BM: Oh, yeah. Yeah. You know, at this point it's not too bad. I've done it so much, although I don't have it worked up at this point. But I attempted to record that, I think, three times and failed. I finally got it on the fourth try. Even if I am able to play it, all the conditions [laughing] have to be perfect. It has to the exact right time of day where my hands are going to feel like they're able to do it at the right speed or whatever.

If I prepare too much, then I'm burned out and I can't play it—and if I don't warm up enough, I can't play it. It's kind of tricky! That was the hardest tune to record in a way; I don't know if it had anything to do with it, but I tried to do it around the time of some really serious health problems I encountered about a year and ahalf ago.

AAJ: Do you think the health problems you experienced in any way color the tune itself? The mood of it?

BM: Well, the tune was written before anything happened—whether it had anything to do with the performance, I don't know. I think with the performance, if anything comes through, it's just desperation: "please, god let this one be it! I can't try to record this again! When I finally did it, I'd gotten no sleep the night before, so I got up thinking, "great, I'm totally unprepared again. I got to the studio and my hands felt terrible—I did a few takes and just wasn't warmed up. Then I remember drinking like six cups of coffee and saying, "Okay, well, this is it. And I did it. And it turned out okay, I guess.

AAJ: It turned out great. But it sounds like there were some nerve-wracking experiences behind the production of this record.

BM: Yeah, definitely. I mean, I started recording at the end of January 2004 and finally had it mastered in December. So it was complicated.

AAJ: And all on your dime. That takes some pressure off, but puts a whole other pressure right on.

BM: I really had not anticipated it going that way at all. Every other record I've ever done was basically two days in the studio, a day or two to mix it, and that's it. And I didn't think this would be any different.

AAJ: Well, I think this is the best one, if that's any consolation.

BM: It is. I think so too. I'm happy with it.

AAJ: The other solo piece is "Double Sun. This one is done on electric guitar, which gives it a real desolate beauty. I think on electric the bass counterpoint is more ominous. This one's more spacious than "Still Motion. There's more of a sense of distance—"Still Motion is almost claustrophobic.
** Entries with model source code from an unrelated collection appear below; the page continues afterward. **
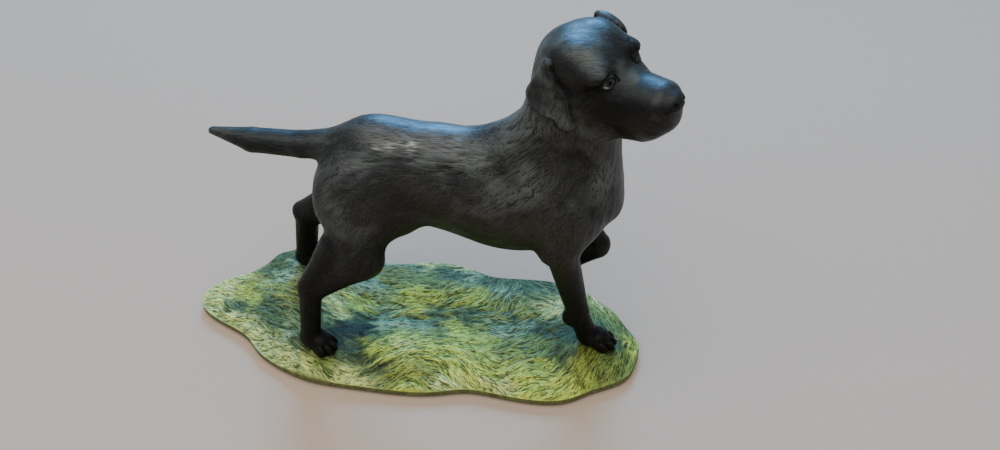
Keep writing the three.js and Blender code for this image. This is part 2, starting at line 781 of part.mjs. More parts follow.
const figurine = new THREE.Group();
figurine.name = 'labrador_figurine';
figurine.add(dogMesh(), baseMesh());

export default figurine;
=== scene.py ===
"""Looks of a painted figurine: a standing black labrador on a base of rough grass.

Blender works in metres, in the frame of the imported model: +X towards the dog's head, +Y to
its left, +Z up. The forms are worked out in millimetres, like the solids they stand for: the
dog as one smooth distance form, with its hair combed in afterwards, and the base as a height
field with its grass combed in.
"""

import math

import bmesh
import bpy
import numpy as np
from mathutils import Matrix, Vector


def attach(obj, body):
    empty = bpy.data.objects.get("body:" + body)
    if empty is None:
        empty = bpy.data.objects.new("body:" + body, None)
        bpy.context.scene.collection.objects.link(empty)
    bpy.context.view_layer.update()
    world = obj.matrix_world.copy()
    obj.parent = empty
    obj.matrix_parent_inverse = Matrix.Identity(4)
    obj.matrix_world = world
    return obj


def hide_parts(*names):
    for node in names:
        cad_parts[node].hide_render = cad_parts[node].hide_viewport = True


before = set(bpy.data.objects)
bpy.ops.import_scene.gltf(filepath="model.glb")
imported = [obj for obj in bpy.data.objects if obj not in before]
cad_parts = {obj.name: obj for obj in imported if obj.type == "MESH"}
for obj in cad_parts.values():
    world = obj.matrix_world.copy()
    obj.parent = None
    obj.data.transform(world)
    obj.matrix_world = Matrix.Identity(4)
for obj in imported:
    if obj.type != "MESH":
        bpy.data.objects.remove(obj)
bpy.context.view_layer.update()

MM = 0.001

# Sizes of the figurine, in millimetres, as in the solids.
BASE_LENGTH = 318.0
BASE_WIDTH = 122.0
GROUND_HEIGHT = 14.0
RIM_HEIGHT = 6.5
FOOT_HEIGHT = 2.4
FOOT_INSET = 2.2
PAD_RADIUS = 16.0
PAD_SLOPE = 14.0
DOG_ORIGIN = np.array([36.0, 3.5, 14.3])
DOG_LOW = np.array([-164.0, -58.0, -4.0])
DOG_HIGH = np.array([142.0, 58.0, 256.0])

# Mesh fineness, in millimetres.
NET_STEP = 2.5
GRASS_COLUMNS = 470
GRASS_ROWS = 184

# Hair and grass: grain and length of each kind of streak, and how far it is raised.
LOCKS, LOCK_DEPTH = (2.0, 15), 0.13
STRANDS, STRAND_DEPTH = (1.25, 10), 0.07
TUFTS, TUFT_RISE = (3.6, 14), 0.42
BLADES, BLADE_RISE = (1.25, 7), 0.22

# The view: what the camera looks at (in the row frame), its direction and its distance.
VIEW_TARGET = (60.0, 3.5, 105.3)
VIEW_AZIMUTH = 7.3
VIEW_ELEVATION = 43.5
VIEW_DISTANCE = 638.0
LENS = 36.0
SENSOR = 36.0

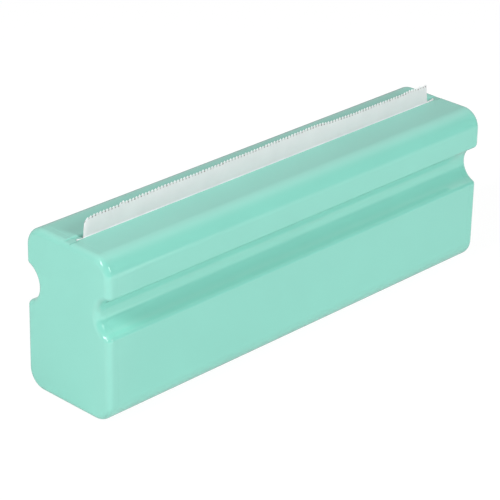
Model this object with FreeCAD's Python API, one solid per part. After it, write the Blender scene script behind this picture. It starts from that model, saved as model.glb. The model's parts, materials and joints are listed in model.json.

This tune really imposes its mood on the listener; it's certainly not background music. Again, through-composed?

BM: Yeah. This one was an attempt to experiment with polyrhythms—superimposed so that the effect would be of two different tempos played simultaneously. The main polyrhythm of the piece is five against three. I kind of divide it up into three strings and three strings, so the five is on the top three strings and the three is on the bottom. Both parts are in cycles of four, which hopefully disguises what it is.

So there's that rhythmic friction, and also harmonic friction—at least at first, because the top part is playing an A major and the bottom part is in C. The strings are tuned down like a cello: low C, then a G, then a D. Then as the piece evolves, it becomes gradually more harmonically consonant. Thematically, it's really pretty simple; sometimes the theme's on top, then I reverse the roles and it's on the bottom. There's nothing you can't tell from one listening.